# Required work
Look below for the line containing "points = [vertex.co" and the line containing "one solid changes"; repeat exactly those two lines and all lines between them, and nothing else.

# Provided material

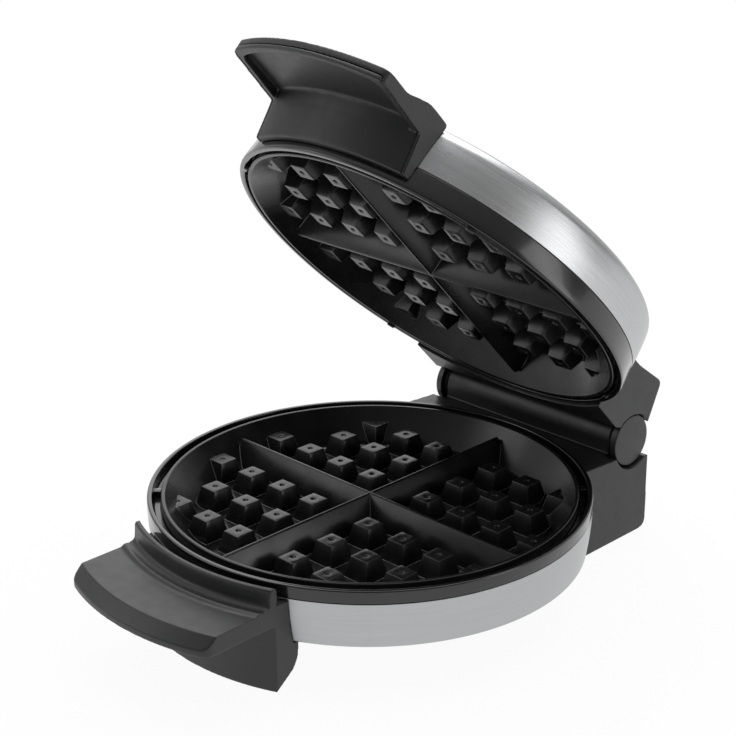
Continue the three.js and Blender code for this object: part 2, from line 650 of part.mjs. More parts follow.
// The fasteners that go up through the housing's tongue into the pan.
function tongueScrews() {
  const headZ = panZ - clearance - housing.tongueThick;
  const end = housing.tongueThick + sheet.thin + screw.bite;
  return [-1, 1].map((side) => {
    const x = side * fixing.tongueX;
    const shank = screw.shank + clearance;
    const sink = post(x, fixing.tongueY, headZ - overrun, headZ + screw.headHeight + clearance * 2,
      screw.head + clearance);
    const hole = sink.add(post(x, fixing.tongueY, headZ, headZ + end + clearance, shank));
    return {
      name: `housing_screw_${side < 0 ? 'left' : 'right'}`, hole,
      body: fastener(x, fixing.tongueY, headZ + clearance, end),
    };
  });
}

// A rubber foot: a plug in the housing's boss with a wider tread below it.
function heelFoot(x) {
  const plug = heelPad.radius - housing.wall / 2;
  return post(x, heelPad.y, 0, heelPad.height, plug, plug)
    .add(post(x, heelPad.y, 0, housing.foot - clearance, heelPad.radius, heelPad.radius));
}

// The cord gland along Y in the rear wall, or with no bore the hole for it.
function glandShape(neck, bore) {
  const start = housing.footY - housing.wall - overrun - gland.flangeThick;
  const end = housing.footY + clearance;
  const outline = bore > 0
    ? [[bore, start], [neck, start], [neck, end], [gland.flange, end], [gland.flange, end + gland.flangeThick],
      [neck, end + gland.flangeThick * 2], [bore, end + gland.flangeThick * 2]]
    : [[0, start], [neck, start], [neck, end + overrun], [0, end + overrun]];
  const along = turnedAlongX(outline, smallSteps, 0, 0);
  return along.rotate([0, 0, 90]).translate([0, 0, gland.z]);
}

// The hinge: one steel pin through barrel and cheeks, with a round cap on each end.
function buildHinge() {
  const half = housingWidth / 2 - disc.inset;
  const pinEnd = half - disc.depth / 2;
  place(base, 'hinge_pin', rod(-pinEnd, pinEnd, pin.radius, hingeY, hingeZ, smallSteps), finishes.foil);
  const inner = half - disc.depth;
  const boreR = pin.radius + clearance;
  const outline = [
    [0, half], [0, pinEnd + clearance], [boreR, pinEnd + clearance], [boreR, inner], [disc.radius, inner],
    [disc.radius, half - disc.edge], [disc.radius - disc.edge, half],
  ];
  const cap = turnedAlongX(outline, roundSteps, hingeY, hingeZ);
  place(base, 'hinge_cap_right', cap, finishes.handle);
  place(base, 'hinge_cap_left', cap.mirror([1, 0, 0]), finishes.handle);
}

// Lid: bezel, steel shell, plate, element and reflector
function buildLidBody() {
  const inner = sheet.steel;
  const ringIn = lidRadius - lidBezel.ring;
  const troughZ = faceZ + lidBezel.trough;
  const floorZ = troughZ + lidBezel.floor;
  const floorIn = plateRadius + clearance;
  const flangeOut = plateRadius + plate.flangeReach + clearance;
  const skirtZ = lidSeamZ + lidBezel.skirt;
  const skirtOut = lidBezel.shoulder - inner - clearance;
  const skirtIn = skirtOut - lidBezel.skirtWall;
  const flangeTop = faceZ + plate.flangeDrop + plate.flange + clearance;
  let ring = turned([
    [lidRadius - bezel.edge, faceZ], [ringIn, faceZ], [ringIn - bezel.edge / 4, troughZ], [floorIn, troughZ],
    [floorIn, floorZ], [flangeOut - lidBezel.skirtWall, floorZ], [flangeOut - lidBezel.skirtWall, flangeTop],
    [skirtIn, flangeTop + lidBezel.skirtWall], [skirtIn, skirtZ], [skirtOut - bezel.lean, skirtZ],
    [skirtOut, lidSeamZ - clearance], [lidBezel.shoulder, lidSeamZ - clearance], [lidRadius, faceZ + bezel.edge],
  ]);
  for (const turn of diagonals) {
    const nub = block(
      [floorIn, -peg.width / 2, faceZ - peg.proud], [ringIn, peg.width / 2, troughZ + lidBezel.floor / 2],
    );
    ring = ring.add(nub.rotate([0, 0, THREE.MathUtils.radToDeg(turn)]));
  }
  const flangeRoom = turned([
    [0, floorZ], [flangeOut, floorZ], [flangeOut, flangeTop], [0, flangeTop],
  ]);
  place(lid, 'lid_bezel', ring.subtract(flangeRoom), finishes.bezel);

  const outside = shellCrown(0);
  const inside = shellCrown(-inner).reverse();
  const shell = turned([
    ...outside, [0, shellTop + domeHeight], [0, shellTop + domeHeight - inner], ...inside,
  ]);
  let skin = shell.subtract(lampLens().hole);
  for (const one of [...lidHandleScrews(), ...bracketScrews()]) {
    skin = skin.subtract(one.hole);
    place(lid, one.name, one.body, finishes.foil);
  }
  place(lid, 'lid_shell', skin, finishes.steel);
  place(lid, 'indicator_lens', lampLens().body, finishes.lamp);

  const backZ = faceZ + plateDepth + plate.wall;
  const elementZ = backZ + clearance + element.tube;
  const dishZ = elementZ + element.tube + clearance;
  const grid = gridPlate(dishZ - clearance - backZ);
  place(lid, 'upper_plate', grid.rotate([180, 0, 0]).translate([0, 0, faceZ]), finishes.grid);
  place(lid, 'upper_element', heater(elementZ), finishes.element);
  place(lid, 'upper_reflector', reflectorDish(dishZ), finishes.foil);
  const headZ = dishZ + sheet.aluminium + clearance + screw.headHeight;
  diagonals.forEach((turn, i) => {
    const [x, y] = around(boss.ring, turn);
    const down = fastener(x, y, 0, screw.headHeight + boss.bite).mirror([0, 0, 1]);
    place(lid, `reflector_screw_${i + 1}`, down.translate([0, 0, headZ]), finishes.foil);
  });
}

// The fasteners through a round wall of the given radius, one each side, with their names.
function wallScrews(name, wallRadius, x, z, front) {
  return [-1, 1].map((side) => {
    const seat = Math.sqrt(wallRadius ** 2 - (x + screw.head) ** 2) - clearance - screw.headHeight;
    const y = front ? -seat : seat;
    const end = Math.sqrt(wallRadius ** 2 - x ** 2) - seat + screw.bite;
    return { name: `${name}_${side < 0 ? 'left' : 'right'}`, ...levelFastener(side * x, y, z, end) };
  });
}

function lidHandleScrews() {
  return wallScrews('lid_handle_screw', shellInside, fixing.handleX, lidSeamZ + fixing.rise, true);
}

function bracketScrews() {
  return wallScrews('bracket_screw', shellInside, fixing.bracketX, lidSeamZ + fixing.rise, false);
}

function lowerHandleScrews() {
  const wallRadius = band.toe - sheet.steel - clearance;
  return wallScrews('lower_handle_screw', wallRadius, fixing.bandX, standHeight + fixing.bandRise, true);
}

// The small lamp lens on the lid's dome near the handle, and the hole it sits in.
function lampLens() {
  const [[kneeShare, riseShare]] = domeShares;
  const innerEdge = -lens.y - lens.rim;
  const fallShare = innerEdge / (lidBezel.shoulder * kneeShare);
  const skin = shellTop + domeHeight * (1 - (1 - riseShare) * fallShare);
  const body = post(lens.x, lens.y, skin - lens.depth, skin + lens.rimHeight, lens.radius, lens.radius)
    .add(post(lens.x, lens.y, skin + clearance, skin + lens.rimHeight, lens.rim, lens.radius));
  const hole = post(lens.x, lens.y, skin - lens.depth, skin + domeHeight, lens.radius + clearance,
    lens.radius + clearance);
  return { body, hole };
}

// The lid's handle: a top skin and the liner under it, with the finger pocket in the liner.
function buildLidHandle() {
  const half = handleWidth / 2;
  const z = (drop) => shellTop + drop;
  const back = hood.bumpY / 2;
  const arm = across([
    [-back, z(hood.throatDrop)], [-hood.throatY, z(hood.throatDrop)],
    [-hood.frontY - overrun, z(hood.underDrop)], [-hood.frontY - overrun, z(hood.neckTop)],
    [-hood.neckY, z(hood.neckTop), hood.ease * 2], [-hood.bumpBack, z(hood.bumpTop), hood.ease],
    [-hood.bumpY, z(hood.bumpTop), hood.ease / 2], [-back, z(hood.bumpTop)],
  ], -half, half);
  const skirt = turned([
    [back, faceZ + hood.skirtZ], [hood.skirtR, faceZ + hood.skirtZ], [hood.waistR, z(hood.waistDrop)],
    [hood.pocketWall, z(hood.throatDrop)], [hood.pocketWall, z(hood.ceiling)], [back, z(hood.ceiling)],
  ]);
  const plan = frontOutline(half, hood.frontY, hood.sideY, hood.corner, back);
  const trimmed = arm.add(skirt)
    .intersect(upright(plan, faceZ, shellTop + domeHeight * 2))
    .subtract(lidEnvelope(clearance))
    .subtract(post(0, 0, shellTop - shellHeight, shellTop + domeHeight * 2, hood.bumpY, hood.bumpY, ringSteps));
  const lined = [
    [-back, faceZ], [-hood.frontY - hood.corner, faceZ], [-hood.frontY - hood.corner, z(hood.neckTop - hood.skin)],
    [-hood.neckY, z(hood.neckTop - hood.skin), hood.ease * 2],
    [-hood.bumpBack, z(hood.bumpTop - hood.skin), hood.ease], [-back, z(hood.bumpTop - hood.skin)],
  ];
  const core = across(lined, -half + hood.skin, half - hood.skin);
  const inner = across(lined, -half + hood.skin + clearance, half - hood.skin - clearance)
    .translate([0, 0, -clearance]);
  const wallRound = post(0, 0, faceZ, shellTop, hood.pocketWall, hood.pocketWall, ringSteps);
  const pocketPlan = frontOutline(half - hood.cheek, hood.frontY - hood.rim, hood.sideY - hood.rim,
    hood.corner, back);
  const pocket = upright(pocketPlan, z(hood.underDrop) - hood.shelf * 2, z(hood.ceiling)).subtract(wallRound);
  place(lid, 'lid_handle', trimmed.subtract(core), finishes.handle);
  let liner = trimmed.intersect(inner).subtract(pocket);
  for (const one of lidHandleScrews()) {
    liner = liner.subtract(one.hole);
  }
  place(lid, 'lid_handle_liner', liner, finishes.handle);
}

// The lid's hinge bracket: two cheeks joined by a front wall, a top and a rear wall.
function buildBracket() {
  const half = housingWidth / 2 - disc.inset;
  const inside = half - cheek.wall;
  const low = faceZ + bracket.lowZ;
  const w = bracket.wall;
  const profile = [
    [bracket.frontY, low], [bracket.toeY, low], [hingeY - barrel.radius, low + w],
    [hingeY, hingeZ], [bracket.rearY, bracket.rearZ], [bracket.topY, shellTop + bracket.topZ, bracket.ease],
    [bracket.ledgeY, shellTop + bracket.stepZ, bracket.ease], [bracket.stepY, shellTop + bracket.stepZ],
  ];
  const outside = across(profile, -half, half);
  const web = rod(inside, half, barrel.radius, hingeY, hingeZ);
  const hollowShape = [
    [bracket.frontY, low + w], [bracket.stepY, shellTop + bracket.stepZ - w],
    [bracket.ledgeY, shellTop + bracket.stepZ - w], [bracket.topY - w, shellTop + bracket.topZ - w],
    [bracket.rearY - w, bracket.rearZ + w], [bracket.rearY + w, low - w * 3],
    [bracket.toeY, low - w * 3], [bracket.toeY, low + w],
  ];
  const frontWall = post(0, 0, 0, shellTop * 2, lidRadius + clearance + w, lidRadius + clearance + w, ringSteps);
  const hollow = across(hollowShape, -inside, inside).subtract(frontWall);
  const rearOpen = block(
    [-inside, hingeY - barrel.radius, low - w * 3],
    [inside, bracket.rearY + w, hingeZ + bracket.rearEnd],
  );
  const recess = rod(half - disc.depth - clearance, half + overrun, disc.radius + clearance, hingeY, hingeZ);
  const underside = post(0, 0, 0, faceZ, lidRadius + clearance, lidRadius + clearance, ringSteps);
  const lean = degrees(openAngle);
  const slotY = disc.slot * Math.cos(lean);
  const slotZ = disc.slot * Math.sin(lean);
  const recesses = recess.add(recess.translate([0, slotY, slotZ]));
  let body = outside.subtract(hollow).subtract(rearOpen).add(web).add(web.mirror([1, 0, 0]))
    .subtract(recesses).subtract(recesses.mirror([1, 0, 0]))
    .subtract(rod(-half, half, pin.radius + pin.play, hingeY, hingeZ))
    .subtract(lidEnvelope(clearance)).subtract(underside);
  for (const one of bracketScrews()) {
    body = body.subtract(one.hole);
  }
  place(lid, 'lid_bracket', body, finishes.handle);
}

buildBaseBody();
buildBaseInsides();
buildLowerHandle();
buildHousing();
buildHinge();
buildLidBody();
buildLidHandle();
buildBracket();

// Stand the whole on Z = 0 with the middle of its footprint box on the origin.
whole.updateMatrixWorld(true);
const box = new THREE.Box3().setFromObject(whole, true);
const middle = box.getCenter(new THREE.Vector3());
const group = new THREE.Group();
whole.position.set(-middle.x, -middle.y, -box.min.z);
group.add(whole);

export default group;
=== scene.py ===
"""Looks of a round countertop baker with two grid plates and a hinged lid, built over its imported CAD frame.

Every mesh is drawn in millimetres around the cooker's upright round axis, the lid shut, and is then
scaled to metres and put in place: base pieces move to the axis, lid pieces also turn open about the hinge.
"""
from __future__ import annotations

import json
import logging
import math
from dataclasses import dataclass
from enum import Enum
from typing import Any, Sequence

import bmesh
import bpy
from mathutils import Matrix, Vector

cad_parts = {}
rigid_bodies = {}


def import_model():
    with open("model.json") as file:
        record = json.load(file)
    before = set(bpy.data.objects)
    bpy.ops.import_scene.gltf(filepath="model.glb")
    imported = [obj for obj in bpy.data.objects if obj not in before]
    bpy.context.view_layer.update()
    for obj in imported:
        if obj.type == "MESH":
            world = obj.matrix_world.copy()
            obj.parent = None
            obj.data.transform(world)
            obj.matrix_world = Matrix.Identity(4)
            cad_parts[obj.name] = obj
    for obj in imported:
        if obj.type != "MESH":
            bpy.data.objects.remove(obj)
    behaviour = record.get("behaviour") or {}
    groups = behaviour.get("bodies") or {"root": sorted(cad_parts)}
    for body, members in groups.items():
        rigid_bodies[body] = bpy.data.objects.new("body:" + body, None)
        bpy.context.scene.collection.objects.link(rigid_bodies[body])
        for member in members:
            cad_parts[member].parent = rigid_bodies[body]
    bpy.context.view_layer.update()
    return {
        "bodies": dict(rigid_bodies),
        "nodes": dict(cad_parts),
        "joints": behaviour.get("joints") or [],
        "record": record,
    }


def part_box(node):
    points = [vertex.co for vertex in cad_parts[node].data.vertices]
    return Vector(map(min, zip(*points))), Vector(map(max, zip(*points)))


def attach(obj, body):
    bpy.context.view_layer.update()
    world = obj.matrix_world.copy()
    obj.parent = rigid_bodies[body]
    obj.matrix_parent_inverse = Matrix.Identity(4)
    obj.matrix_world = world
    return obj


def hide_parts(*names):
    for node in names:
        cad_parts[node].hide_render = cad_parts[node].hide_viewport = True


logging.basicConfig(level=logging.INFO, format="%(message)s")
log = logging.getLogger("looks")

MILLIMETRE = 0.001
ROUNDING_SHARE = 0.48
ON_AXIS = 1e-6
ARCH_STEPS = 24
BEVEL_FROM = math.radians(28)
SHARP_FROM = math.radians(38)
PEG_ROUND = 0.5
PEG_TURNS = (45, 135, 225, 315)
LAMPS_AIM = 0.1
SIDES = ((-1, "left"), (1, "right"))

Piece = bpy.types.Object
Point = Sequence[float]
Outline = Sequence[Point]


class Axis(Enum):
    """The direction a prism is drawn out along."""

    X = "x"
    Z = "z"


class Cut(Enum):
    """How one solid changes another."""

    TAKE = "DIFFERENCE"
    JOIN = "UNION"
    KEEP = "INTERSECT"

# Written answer
    points = [vertex.co for vertex in cad_parts[node].data.vertices]
    return Vector(map(min, zip(*points))), Vector(map(max, zip(*points)))


def attach(obj, body):
    bpy.context.view_layer.update()
    world = obj.matrix_world.copy()
    obj.parent = rigid_bodies[body]
    obj.matrix_parent_inverse = Matrix.Identity(4)
    obj.matrix_world = world
    return obj


def hide_parts(*names):
    for node in names:
        cad_parts[node].hide_render = cad_parts[node].hide_viewport = True


logging.basicConfig(level=logging.INFO, format="%(message)s")
log = logging.getLogger("looks")

MILLIMETRE = 0.001
ROUNDING_SHARE = 0.48
ON_AXIS = 1e-6
ARCH_STEPS = 24
BEVEL_FROM = math.radians(28)
SHARP_FROM = math.radians(38)
PEG_ROUND = 0.5
PEG_TURNS = (45, 135, 225, 315)
LAMPS_AIM = 0.1
SIDES = ((-1, "left"), (1, "right"))

Piece = bpy.types.Object
Point = Sequence[float]
Outline = Sequence[Point]


class Axis(Enum):
    """The direction a prism is drawn out along."""

    X = "x"
    Z = "z"


class Cut(Enum):
    """How one solid changes another."""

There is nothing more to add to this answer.